Tools to Support Schedule Performance Reviews
While methodology is paramount, appropriate software simplifies data collection and visualization. Many engineering firms use:
- Oracle Primavera P6: Enterprise-level scheduling with EVM and resource loading; ideal for large capital projects.
- Microsoft Project Online: More accessible, with good dashboard integration via Power BI.
- Jira with BigPicture plug-in: Useful for hybrid (agile-waterfall) engineering projects, especially in product development or aerospace.
- Smartsheet or Airtable: Low-code options for smaller teams needing real-time collaboration and automated status reports.
- Power BI or Tableau: Build custom schedule dashboards pulling data from multiple sources (scheduling tool, timesheets, ERP).

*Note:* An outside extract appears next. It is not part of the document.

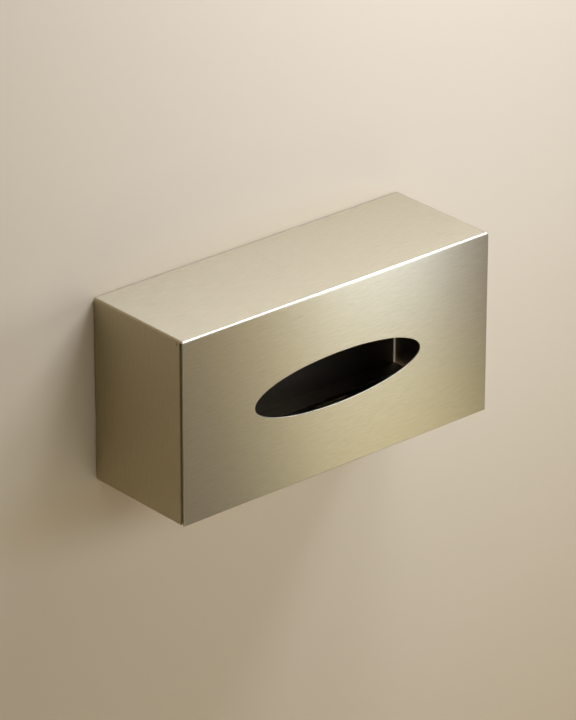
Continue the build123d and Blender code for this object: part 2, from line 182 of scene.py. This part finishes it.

Choose a tool that matches your team’s technical maturity and project complexity. Over-investing in sophisticated software can be as problematic as under-investing—the process matters more than the platform.
Conclusion
Schedule performance reviews are the safety net of engineering project management. They transform raw project data into actionable intelligence, enabling teams to steer projects back on course before small delays become intractable crises. By mastering techniques like earned value management, critical path analysis, structured meetings, and rolling wave planning, project managers can conduct reviews that are not merely ritualistic but genuinely impactful. Combine these methods with reliable tools, a clear review cadence, and a culture of transparency, and your engineering projects will consistently deliver on their promised timelines.